While the ‘Dogs might not be a popular choice to be players in the West, Fitzgerald’s hard-to-gauge upside makes them a potential wild card. If he can be the same dual-threat monster all season long that we saw in glimpses last year, then there’s no telling just how far he can take Mullen and Co.
To the surprise of many, Prescott was a quick study as a rookie with the Dallas Cowboys last year.
The truth of the matter is that Mullen’s passing attack was more pro-ready than many believed. By the time Prescott was a senior, he was making a lot of NFL-type reads and throws in that offense.
But when Prescott was a sophomore and junior, the scheme wasn’t as advanced. So many of his passes were predetermined at the line of scrimmage. Most of his reads were limited to half the field, plus running was always an option. Only as a senior was his arm finally doing more damage than his legs.
A few weeks ago at the Maroon and White spring game, the stage was set for an improved Fitzgerald.
The Davis Wade Stadium faithful hoped to see the progress Fitzgerald had made as a passer. Unlike last spring, when he was in a four-way competition, he was atop the depth chart for every practice.
Instead, Fitzgerald averaged only 4.7 yards per attempt and was intercepted an alarming four times. Yes, it was the spring game, so it was little more than a glorified scrimmage. Still, it was a dose of reality for Mississippi State fans.
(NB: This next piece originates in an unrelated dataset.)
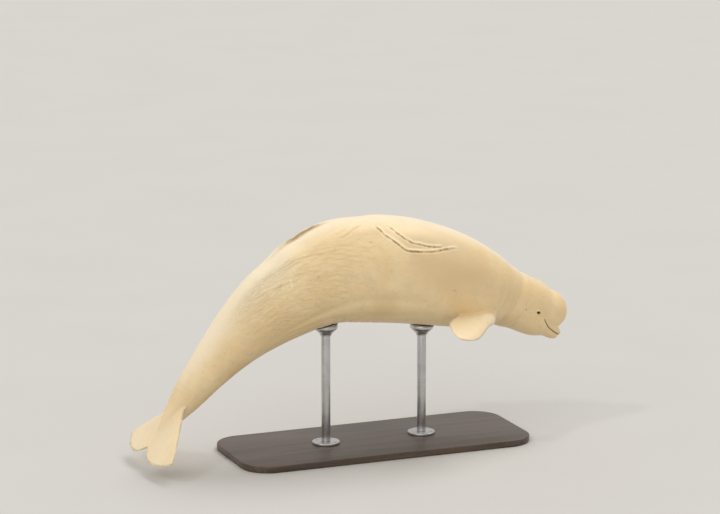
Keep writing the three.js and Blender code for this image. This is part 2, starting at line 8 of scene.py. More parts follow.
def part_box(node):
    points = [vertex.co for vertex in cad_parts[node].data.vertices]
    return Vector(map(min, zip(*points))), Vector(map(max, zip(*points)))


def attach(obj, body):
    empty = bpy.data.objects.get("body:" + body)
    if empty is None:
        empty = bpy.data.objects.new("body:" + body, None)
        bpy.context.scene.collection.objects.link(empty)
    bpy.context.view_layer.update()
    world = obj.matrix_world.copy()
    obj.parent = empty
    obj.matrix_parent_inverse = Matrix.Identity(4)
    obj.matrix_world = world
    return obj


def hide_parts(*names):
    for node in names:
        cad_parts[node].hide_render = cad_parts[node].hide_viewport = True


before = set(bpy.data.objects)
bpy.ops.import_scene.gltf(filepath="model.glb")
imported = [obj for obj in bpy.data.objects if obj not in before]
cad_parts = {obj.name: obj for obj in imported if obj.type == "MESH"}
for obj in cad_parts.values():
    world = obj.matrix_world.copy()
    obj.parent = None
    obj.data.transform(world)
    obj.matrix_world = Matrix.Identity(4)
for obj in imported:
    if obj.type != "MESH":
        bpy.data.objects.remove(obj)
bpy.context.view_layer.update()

# Length of the animal from the snout to the notch of the flukes, in metres like all other lengths here
BODY_LENGTH = 3.5

# Share of the body length from the snout, then the spine's pitch towards the head in degrees
HEADING = [
    (0.09, -35), (0.14, -30.5), (0.22, -22.5), (0.31, -15), (0.4, -7), (0.48, 3),
    (0.56, 23.5), (0.64, 33.5), (0.74, 42.5), (0.86, 48), (1.03, 45),
]

# Share of the length, height above and depth below the axis, half width, squareness of the section
SECTION = [
    (0.1, 0.067, 0.034, 0.046, 2.1),
    (0.145, 0.0635, 0.055, 0.061, 2.1),
    (0.2, 0.076, 0.077, 0.082, 2.15),
    (0.26, 0.089, 0.0915, 0.0955, 2.2),
    (0.33, 0.0975, 0.099, 0.103, 2.2),
    (0.4, 0.1015, 0.102, 0.105, 2.15),
    (0.47, 0.1015, 0.1, 0.102, 2.1),
    (0.54, 0.0955, 0.092, 0.093, 2.0),
    (0.61, 0.0855, 0.08, 0.077, 1.95),
    (0.68, 0.0735, 0.065, 0.057, 1.9),
    (0.75, 0.06, 0.049, 0.0385, 1.85),
    (0.82, 0.046, 0.0365, 0.0255, 1.85),
    (0.88, 0.0345, 0.0275, 0.018, 1.9),
    (0.93, 0.0195, 0.0155, 0.0125, 2.0),
    (0.965, 0.0035, 0.0035, 0.008, 2.0),
]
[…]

He didn’t seem to have any more grasp of the aerial attack.
To be fair, the two-hand-touch nature of a spring game isn’t the proper way to showcase Fitzgerald.
Unless Fitzgerald has the ability to keep plays alive — he’s hard to tackle and runs like a beast when at full steam — then the product delivered won’t mirror what we see on Saturdays in the fall.
The Bulldogs faced just three ranked opponents last season, but they were blown out of the building in two of those three. Fitzerald was a mere 42.9-percent passer with a TD-to-INT ratio of 2-to-2. He averaged 148.7 yards passing and 29.7 rushing, plus he was personally held out of the end zone.
But then against a struggling Ole Miss program, Fitzgerald dominated with 5 TDs in a 55-20 triumph.
If MSU is going to make a real run in the West, then Fitzgerald must prove capable of having a day like that against Alabama. Or if not Alabama, since that’s a tall order, then an LSU or an Auburn.
Football is a team sport, of course, so even if Fitzgerald is unquestionably the straw that stirs the drink, he’s needs help. His running game hasn’t lent him enough support. His receiving corps dropped too many passes a season ago. His offensive line could do a better job protecting him, too.
Fortunately, even though Fitzgerald disappointed in the spring game, a couple of tailbacks didn’t.
Aeris Williams flashed here and there in 2016, so he needs to be given the ball more often on read-option calls. Nick Gibson didn’t contribute much as a freshman but was terrific in the spring game.
With Fred Ross out of eligibility, Donald Gray is presumably the new No. 1 target for Fitzgerald. Up front, Martinas Rankin is being talked about as a potential first-round pick at the left tackle position. Perhaps he can elevate the play of his fellow blockers and control the line of scrimmage.
We know Fitzgerald can destroy all the other Davids, but it’s time to start slaying some Goliaths.